アルツハイマー型認知症や血管性認知症なども認知機能の低下を引き起こす原因です。これらの病気は、脳内の異常なタンパク質の蓄積や血管の損傷によって、脳の機能が徐々に衰えることで発症します。

他にも、高血圧や糖尿病、脂質異常症などの生活習慣病は、長期間にわたり血管や神経にダメージを与え脳血流の障害を引き起こすため、認知機能低下のリスクを高めます。

加えて、慢性的なストレスや睡眠不足も脳機能に悪影響を与える要因です。これらのリスクを軽減するためには、生活習慣の見直しや定期的な健康チェックが重要です。

認知機能低下の前兆や初期症状について

認知機能低下の前兆や初期症状は、日常生活で気づきにくい場合があります。

認知機能低下は「認知症」と診断される前の状況であり、日常生活を送ることができるケースもあるためです。認知機能低下の主な症状は、以下の表のとおりです。

症状 ポイント
記憶障害 生理的な老化現象による物忘れに対して、病的な物忘れが起こる(例:自分が言ったことを思い出せない、昼ご飯を食べたこと自体を忘れる)
失語(しつご) 言葉に関わる脳の部分が機能しなくなり「聞く」「読む」「話す」などの行為が正常にできなくなる
(例:固有名詞が出てこなくなり「これ」「あれ」を多用する、聞こえていても理解できなくなる)
失行(しっこう) 日常生活で普通におこなっている行動ができなくなる
(例:洋服が着られないようになる、仕事の道具を使えなくなる)
失認(しつにん) 見ている物が何か分からず、物体を認識できなくなる
(例:普段よく行くスーパーに行けなくなる、醤油を取ってとお願いされても醤油を認識できなくなる)
遂行機能障害 物事に計画的に取り組めなくなる
(例:料理ができなくなる、これまでできた仕事を進められなくなる)

できるだけ早く対処しなければ、進行が進みやすくなるため早期予防や治療が重要です。

認知機能低下の検査・診断

認知機能低下の検査・診断は、主に医療機関で行われ、認知症や軽度認知障害の早期発見を目的としています。

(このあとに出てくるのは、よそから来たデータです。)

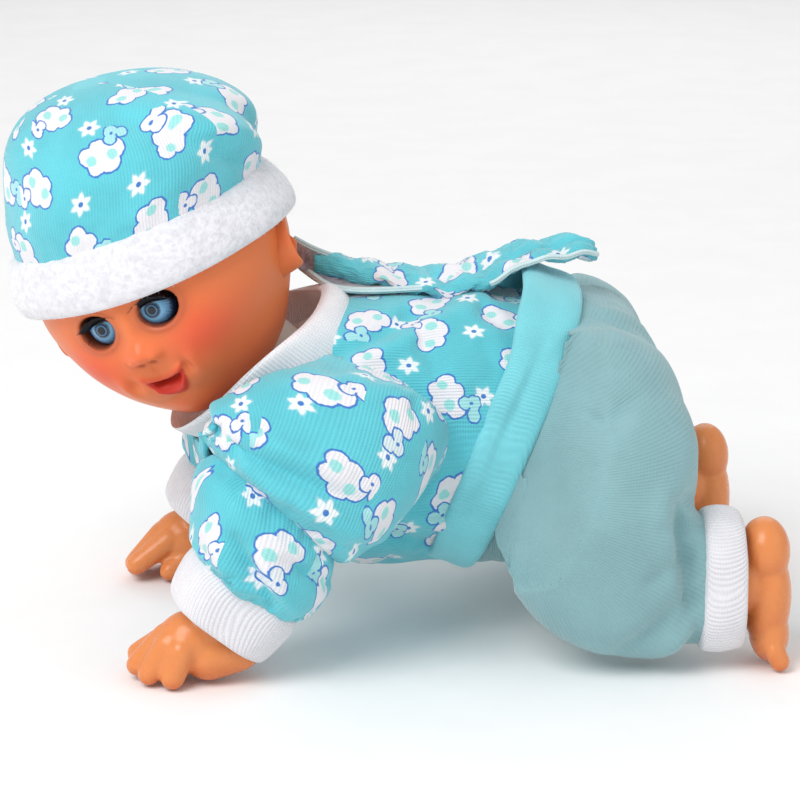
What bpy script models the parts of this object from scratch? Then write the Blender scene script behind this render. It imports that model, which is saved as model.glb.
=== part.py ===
"""Crawling baby doll: battery doll on hands and knees, in knitted top, trousers and cap.

Sizes are in millimetres and become metres where a mesh is made. +Z is up, the doll crawls towards -X,
its left side is -Y, and the origin is on the floor under the middle of its bounding box.
"""

import math

import bmesh
import bpy
from mathutils import Euler, Matrix, Vector

MM = 0.001
GAP = 0.3  # between pieces that touch
TAU = 2 * math.pi

# ---------------------------------------------------------------- driving dimensions
# Torso sections along X: (x, centre height, half width, half height)
TORSO = [
    (-56.0, 59.0, 9.0, 9.0),
    (-52.5, 59.5, 17.0, 16.5),
    (-44.0, 60.5, 23.0, 23.0),
    (-31.0, 61.5, 26.0, 27.5),
    (-12.0, 62.0, 27.0, 30.0),
    (15.0, 62.0, 27.0, 31.0),
    (45.0, 62.0, 27.0, 31.0),
    (60.0, 62.0, 26.0, 29.0),
    (68.5, 62.0, 21.0, 22.0),
    (73.0, 62.0, 11.0, 12.0),
]
ROUNDNESS = (2.05, 2.7)  # exponent of the torso's rounded-box section, at the shoulders and at the waist
WALL = 2.0  # moulded plastic wall
PARTING_Z = 62.0  # where belly and back shells meet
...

まず問診を行い、患者さんや家族の話をもとに生活の中での変化や症状の現れ方を確認します。特に、物忘れや時間感覚の混乱、日常的な判断力の低下が見られる場合は、認知機能低下のサインとなる場合があります。

その後「HDS-R(改訂版長谷川式簡易知能評価スケール)」や「MMSE(Mini-Mental State Examination)」などで認知機能を評価します。記憶力や注意力、言語能力、計算能力、時間や場所の認識などを評価します。

さらに、詳細な診断が必要な場合は、MRIやCTなどの画像診断を行い、脳の萎縮や血管の状態をチェックします。

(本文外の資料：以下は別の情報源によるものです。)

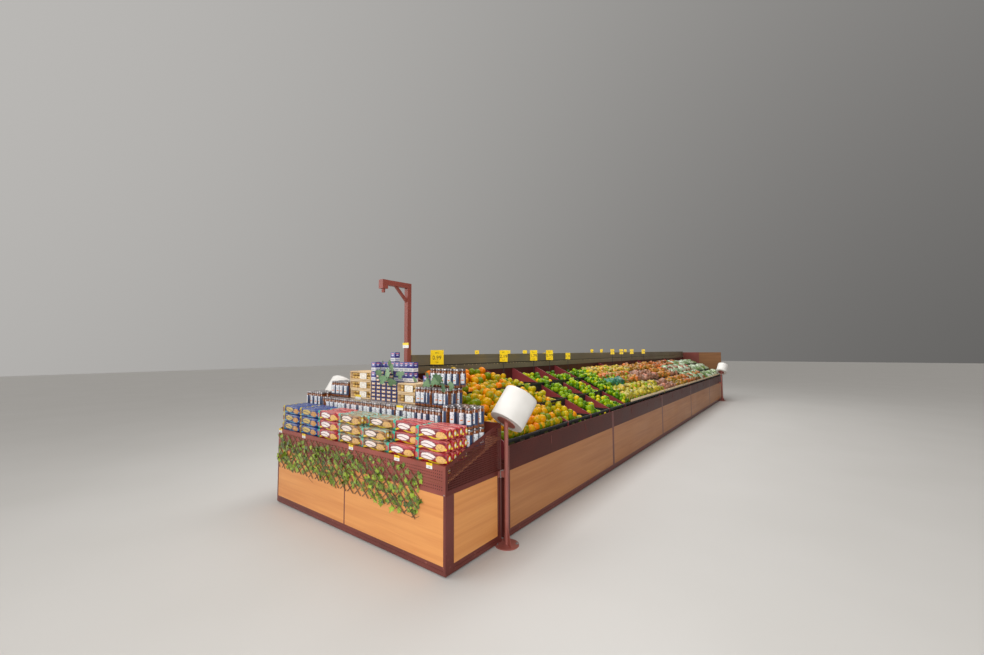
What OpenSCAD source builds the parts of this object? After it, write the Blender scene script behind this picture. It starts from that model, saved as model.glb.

また、血液検査によって甲状腺機能の異常やビタミン不足など、認知機能に影響を与える病気の有無を確認することも重要です。血液検査の結果により、適切な治療方針を立てやすくなります。

認知機能低下の治療

認知機能低下の治療は、主に原因によってアプローチが異なります。

例えば、慢性硬膜下血腫が認知機能低下の原因である場合は、頭の中に溜まった血腫(血の塊)を外科的な手術で取り除きます。ほかにも、甲状腺機能やビタミン不足が要因となっているケースでは、薬物療法を行うことがあります。

また、軽度の認知機能低下の場合は、生活習慣の改善や脳トレーニングが推奨されます。特に、適度な運動やバランスの取れた食事、十分な睡眠は脳の健康に寄与し、認知機能を保つ助けになります。

さらに、社会的な活動や趣味を通じての交流も、脳を刺激する良い方法です。

治療は個々の症状や状態に合わせて行う必要があり、早期発見と早期介入が治療効果を高めるために不可欠です。

認知機能低下になりやすい人・予防の方法

認知機能低下は、さまざまな要因により発生します。

認知機能低下は加齢による影響を受けるため、高齢者は症状が現れやすいと言えます。他にも、遺伝的な要因や生活習慣が関連する可能性があります。特に、運動不足や不適切な食生活、高血圧、糖尿病、喫煙などの生活習慣は、認知機能低下のリスクを高める要因です。

また、社会的孤立や精神的ストレスも、脳に悪影響を及ぼし、結果として認知機能低下を起こす恐れがあります。

認知機能低下を予防する方法は、健康的な生活習慣の確立です。具体的には、ウォーキングや水泳、ヨガなど定期的に運動したり、バランスの取れた食事を心掛けたりします。

さらに、認知機能を鍛えるための脳トレーニングやパズル、読書、楽器演奏なども効果的です。社会的な活動を通じて人とのつながりを大切にし、ストレス管理を行うことも予防には欠かせません。

メンタルヘルスの向上を図るために、趣味やリラクゼーション活動も取り入れると良いでしょう。定期的な健康診断や医療機関での脳の状態チェックも、早期の認知機能低下の予防につながります。